Cohen brought a wholly different flavor to CEPH's scientific enterprise. If Dausset was the artisan of genetic research, Cohen was the entrepreneurial industrialist. In Rabinow's account, Cohen is all movement and action, with boundless energy that keeps him continually on the go beyond the borders of France and academic research. He is Rabinow's sponsor, captivated by the idea of disseminating his vision through the lens of an anthropologist whom he calls a “philosophic observer.” At the time of Rabinow's visit, Cohen's tireless activity had brought to CEPH the possibility of collaboration with Millennium Pharmaceuticals, a Boston-based startup company eager to use the French center's DNA collection for therapeutic research. The project brought to the fore questions about who owned or could control the genetic data. During the early months of 1994, the controversial proposal was broached to CEPH, created a firestorm that engaged prominent politicians and the national press, and eventually died. The prospect of sharing with Americans what one political leader characterized as “French DNA” underlined the uneasiness that many felt about foreign intrusions into French cultural space. This episode provides Rabinow his book title and also his argument that sites like CEPH are ethnographic goldmines in which are sorted out the values that give contemporary cultures their distinctive cast.
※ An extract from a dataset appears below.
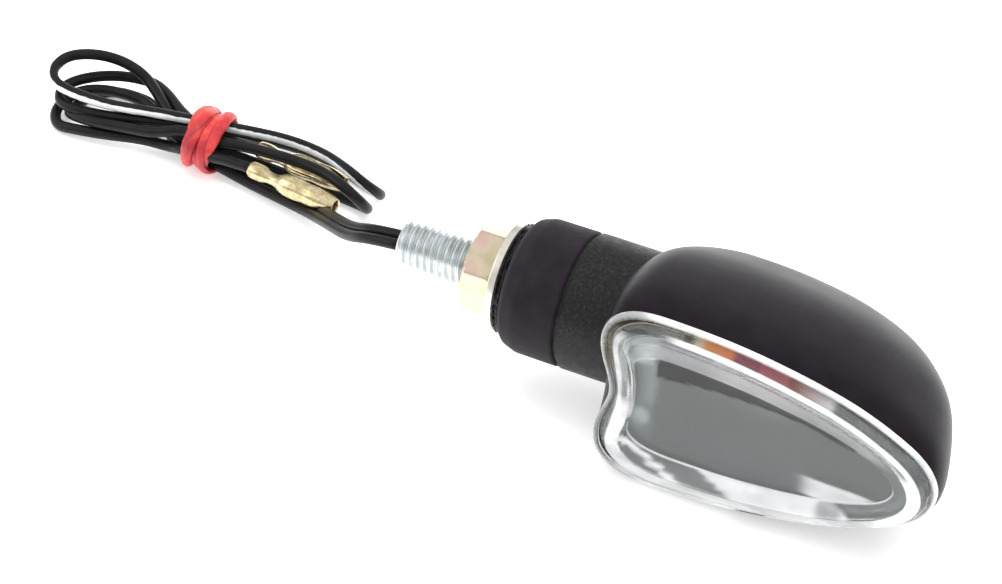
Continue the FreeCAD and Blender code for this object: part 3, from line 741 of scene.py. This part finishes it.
def make_band():
    """An elastic band wound round the bundle, its turns crossing each other."""
    x0, y0, z0 = BAND_CENTRE
    count = STEPS_PER_TURN * BAND_TURNS
    line = []
    wide = []
    for i in range(count):
        share = i / count
        angle = TURN * BAND_TURNS * share
        lean = 1.9 * math.sin(TURN * share + 0.6) + 0.6 * math.sin(TURN * share * 3 + 2.0)
        lift = 0.55 + 0.42 * math.sin(TURN * share * BAND_TURNS * 1.25 + 1.0)
        across = BAND_ACROSS + lift
        up = BAND_UP + lift * 0.8
        tilt = 1.1 * math.sin(TURN * share * 2 + 0.9) * math.sin(angle - 0.5)
        line.append(Vector((
            x0 + lean + tilt, y0 + across * math.cos(angle), z0 + up * math.sin(angle))) * MM)
        wide.append(0.95 + 0.2 * math.sin(TURN * share * 5 + 0.4))
    rings = []
    middle = Vector(BAND_CENTRE) * MM
    for i, point in enumerate(line):
        tangent = (line[(i + 1) % count] - line[i - 1]).normalized()
        out = point - middle
        out.x = 0
        out = (out - tangent * out.dot(tangent)).normalized()
        side = tangent.cross(out)
        ring = []
        for j in range(BAND_SIDES):
            angle = TURN * j / BAND_SIDES
            bulge = 1 + 0.12 * noise.noise(point * 900 + Vector((0, 0, j * 0.3)))
            ring.append(
                point + out * (BAND_HALF_THICKNESS * math.cos(angle)) * bulge
                + side * (wide[i] * MM * math.sin(angle)) * bulge)
        rings.append(ring)
    piece = skin("rubber_band_turns", rings)
    return add_piece(piece, "lamp", "band_red", "rubber_band", material=MATERIALS["band_red"])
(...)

True to his “philosophic” mission, Rabinow speculates that recent advances in genetic science and technology have forced French intellectuals to confront a recurrent tension: between religious and humanistic understandings of individual and society on the one hand, and, on the other, the barbaric forces of science and capital that would define the human body in terms of DNA, without the benefit of any civilizing moral discourse. He situates the CEPH-Millennium debate in this purgatorial space, between a deep-seated fear of dissolving the communal bonds of benevolence and the siren call of enlightened self-interest. What is distinctively French asserts itself not by reproducing any enduring historical patterns but through unexpected juxtapositions of persistent themes and elements. Rabinow repeatedly invokes the term “assemblage” to describe the thing he is investigating. It is a makeshift construct, unpredictable in its impact on contemporary events.

This embrace of the ad hoc and unsystematic aspects of culture raises a number of questions about Rabinow's method and conclusions. As if serving a self-referential function, the book itself is an assemblage—a little social theory, a bit of art history, some cultural anthropology, a brief sortie into the scandal over HIV-contaminated blood, field notes from CEPH, interviews with journalists. Elegant and slim, this array of offerings has a little the effect of a taster's menu at an extremely up-market restaurant. We are in the company of a man of taste, with an eye for presentation and a talent for mixing odd ingredients, but it is an idiosyncratic selection and, while one's appetite is piqued, one is constantly reminded of things left out. There are places, for example, that lie outside the anthropologist's line of sight, from CEPH board meetings to governmental advisory committees, in which the fateful encounter between DNA and French sensibilities is also being played out. Would these settings have changed the picture? Not including them surely weakens the book's claim that renouncing the Millennium deal amounted to an assertion of patrimony in French DNA.

It is easy to agree with Rabinow that there is something qualitatively remarkable about the place of bioethics in French public discourse. It is much less obvious that bioethicists will have serious impact on the organization of research at the frontiers of human genetics. The rhetoric of solidarity may keep American capital at arm's length for a time without forestalling equally problematic partnerships between public knowledge and private finance within France. Rabinow's book educates us in the likely terms of the French debate. He leaves us guessing about the future of DNA in France.